**STATED GOAL**
Copy verbatim the material from its first line to the line that holds "return run[ring_row[second]] - run[ring_row[first]]", including that line.

**RECORDS TO USE**
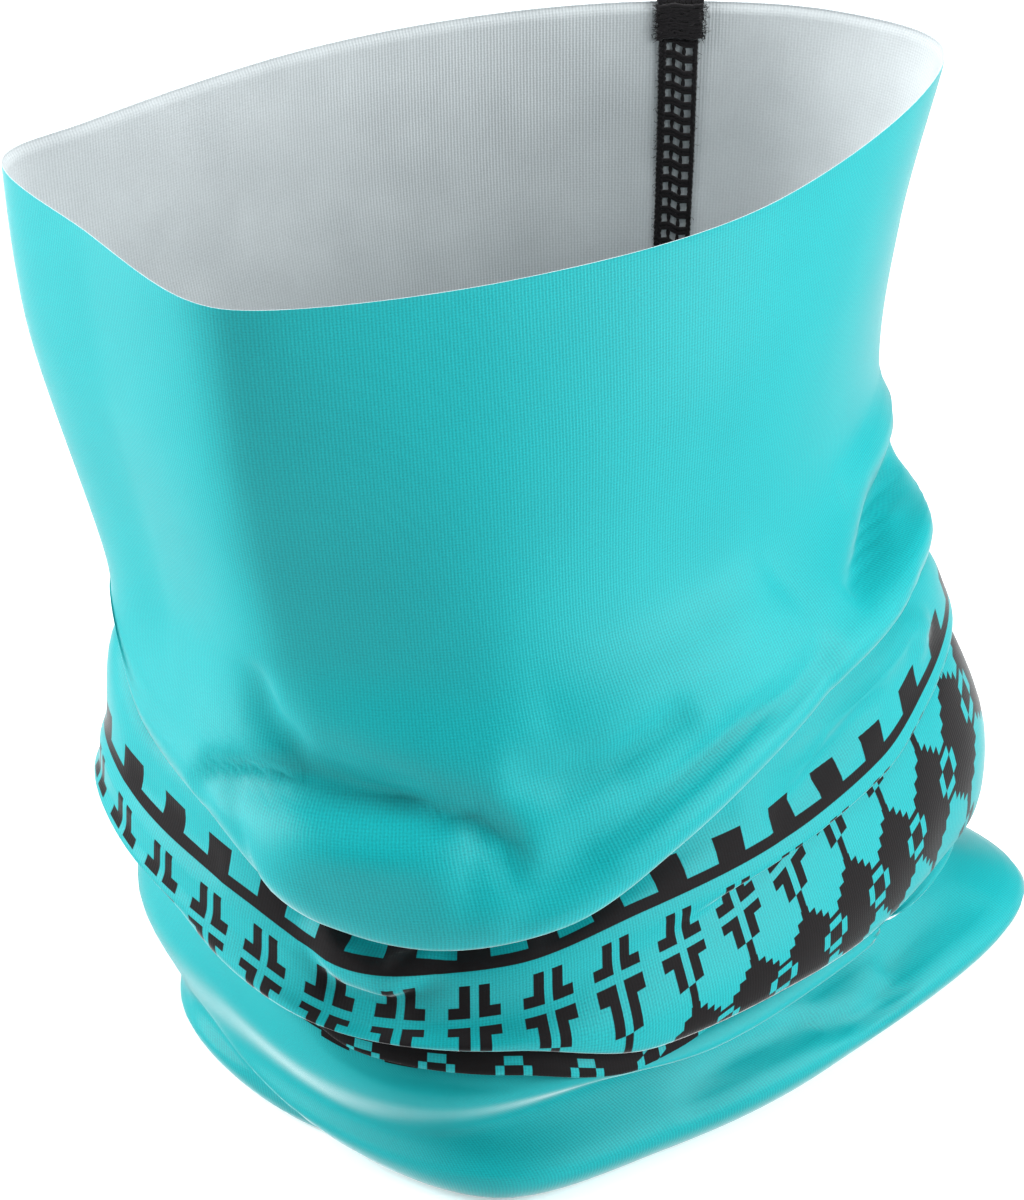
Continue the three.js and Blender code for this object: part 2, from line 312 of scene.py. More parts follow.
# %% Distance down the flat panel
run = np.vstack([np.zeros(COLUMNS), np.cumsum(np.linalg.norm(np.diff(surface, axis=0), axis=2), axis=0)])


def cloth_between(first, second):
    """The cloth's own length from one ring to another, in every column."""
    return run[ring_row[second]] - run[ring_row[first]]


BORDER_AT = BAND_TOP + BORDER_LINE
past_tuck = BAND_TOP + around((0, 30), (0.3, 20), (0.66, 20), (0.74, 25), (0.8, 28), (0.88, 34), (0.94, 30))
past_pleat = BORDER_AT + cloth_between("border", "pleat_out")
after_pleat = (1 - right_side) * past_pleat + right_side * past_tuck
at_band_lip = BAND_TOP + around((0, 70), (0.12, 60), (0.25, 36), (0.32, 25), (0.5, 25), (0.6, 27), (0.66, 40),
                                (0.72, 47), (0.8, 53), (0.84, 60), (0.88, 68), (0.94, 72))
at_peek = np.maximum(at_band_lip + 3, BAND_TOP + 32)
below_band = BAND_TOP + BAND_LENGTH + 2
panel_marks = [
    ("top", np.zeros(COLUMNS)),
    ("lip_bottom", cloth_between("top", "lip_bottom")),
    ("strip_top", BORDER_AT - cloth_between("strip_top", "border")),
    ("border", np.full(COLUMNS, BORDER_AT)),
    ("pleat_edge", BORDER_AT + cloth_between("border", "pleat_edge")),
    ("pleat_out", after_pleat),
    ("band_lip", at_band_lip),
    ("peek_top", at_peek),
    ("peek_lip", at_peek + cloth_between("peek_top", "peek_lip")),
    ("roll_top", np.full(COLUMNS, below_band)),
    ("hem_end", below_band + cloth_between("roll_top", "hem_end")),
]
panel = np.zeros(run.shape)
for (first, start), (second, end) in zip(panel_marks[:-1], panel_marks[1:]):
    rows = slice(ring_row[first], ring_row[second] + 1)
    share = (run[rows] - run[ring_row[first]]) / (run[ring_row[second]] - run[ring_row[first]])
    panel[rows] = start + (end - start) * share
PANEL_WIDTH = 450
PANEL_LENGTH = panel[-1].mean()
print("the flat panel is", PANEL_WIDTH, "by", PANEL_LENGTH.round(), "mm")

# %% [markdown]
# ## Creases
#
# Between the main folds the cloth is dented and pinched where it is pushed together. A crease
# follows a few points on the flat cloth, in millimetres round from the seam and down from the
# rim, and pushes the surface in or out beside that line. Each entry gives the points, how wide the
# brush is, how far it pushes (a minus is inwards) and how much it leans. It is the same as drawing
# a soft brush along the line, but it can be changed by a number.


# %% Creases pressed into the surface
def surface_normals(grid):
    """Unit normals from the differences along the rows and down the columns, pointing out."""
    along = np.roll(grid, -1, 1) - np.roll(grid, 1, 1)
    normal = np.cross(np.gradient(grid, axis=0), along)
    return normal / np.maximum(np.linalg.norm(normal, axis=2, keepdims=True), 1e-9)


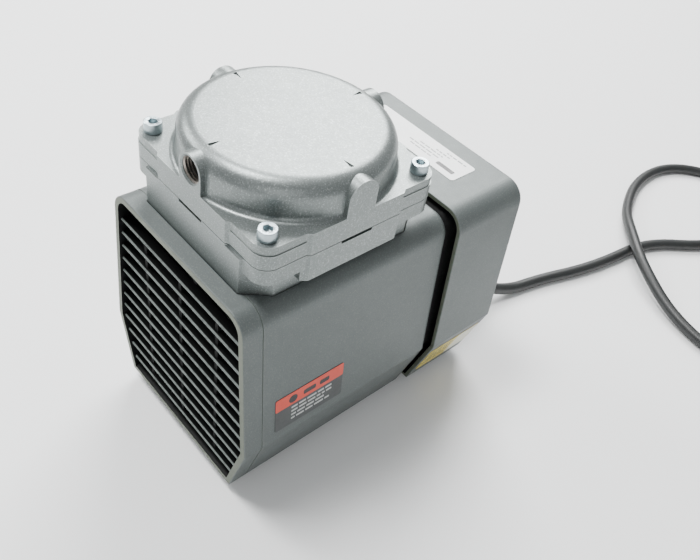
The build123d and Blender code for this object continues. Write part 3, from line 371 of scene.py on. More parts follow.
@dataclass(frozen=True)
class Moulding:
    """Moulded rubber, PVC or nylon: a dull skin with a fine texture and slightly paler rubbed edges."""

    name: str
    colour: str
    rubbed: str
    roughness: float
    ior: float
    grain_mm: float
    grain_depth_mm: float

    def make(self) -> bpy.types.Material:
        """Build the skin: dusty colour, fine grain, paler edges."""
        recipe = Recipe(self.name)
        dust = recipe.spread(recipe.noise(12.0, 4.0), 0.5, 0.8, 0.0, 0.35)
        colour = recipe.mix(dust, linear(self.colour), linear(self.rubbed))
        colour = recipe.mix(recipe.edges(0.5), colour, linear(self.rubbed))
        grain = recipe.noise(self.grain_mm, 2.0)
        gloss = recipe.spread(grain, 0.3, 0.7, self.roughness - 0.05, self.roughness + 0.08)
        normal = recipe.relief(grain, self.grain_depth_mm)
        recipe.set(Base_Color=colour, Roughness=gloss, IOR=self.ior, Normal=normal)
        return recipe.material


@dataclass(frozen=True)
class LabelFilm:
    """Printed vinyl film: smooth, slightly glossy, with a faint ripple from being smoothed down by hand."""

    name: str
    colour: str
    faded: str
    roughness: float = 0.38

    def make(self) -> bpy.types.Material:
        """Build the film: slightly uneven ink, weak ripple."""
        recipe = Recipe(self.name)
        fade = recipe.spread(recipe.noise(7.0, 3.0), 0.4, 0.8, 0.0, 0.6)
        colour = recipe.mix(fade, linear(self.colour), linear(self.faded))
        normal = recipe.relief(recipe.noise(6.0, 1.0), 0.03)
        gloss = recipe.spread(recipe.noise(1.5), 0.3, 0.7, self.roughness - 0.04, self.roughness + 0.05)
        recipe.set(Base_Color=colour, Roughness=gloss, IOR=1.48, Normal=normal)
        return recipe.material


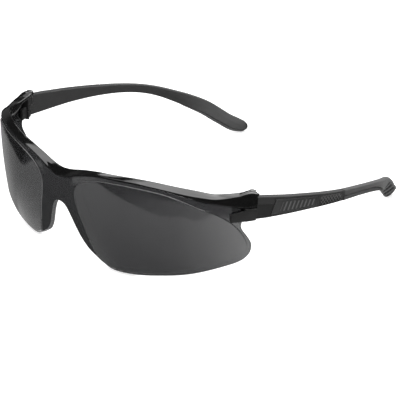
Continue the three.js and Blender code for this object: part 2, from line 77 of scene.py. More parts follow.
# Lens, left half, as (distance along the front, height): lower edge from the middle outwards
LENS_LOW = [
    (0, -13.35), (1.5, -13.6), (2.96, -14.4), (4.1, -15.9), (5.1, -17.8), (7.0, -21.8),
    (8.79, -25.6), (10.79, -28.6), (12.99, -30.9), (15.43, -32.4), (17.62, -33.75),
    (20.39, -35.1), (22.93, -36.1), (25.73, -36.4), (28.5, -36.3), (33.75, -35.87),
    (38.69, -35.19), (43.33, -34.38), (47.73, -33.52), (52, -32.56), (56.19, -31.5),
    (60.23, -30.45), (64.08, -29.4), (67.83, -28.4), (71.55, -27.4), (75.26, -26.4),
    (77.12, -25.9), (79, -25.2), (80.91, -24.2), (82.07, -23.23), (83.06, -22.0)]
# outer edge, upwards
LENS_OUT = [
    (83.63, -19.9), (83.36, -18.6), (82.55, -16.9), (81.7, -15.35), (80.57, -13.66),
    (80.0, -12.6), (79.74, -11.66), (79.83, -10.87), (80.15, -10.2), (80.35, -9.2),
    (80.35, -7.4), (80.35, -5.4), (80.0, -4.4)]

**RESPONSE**
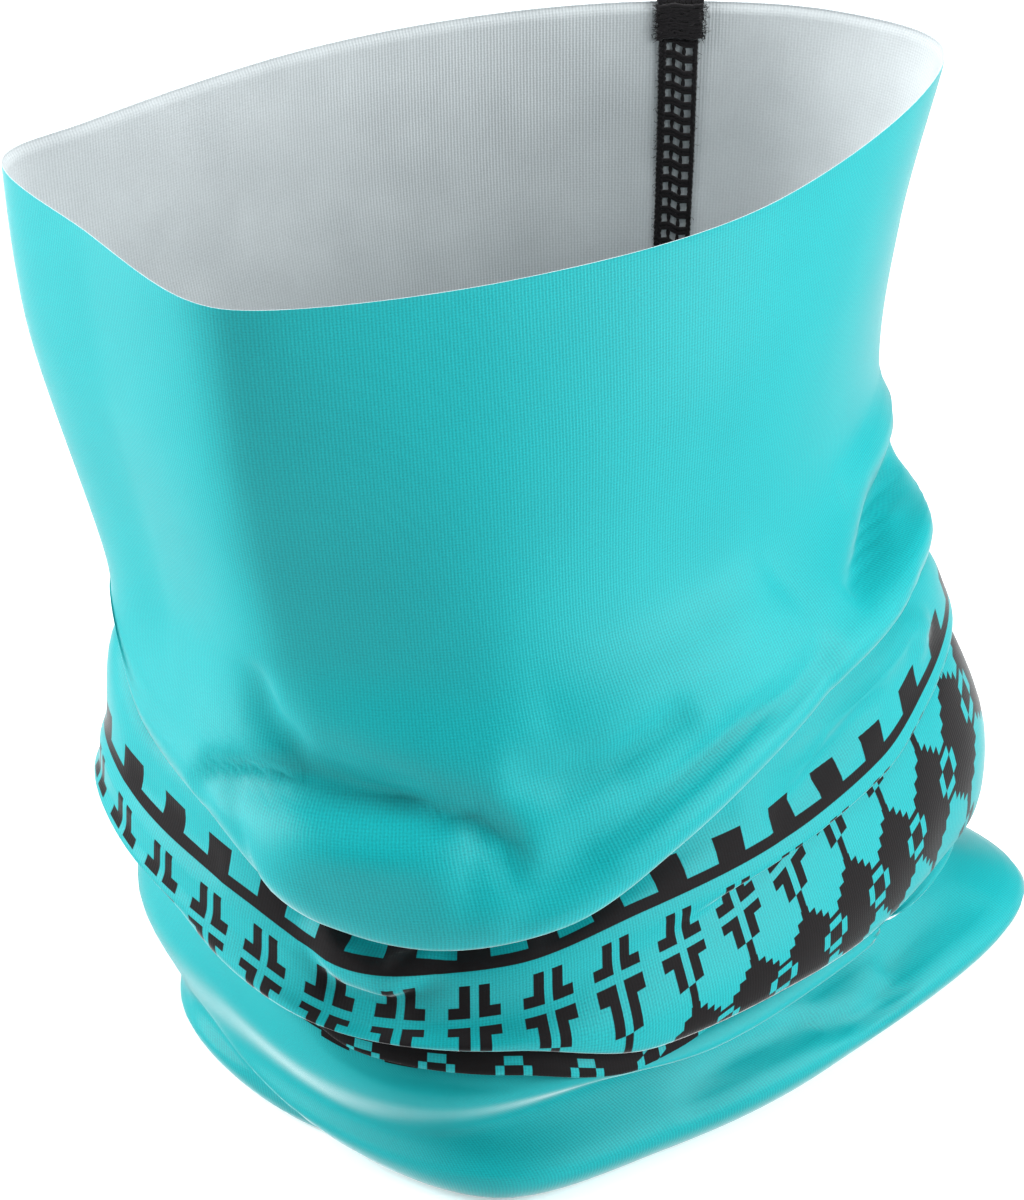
Continue the three.js and Blender code for this object: part 2, from line 312 of scene.py. More parts follow.
# %% Distance down the flat panel
run = np.vstack([np.zeros(COLUMNS), np.cumsum(np.linalg.norm(np.diff(surface, axis=0), axis=2), axis=0)])


def cloth_between(first, second):
    """The cloth's own length from one ring to another, in every column."""
    return run[ring_row[second]] - run[ring_row[first]]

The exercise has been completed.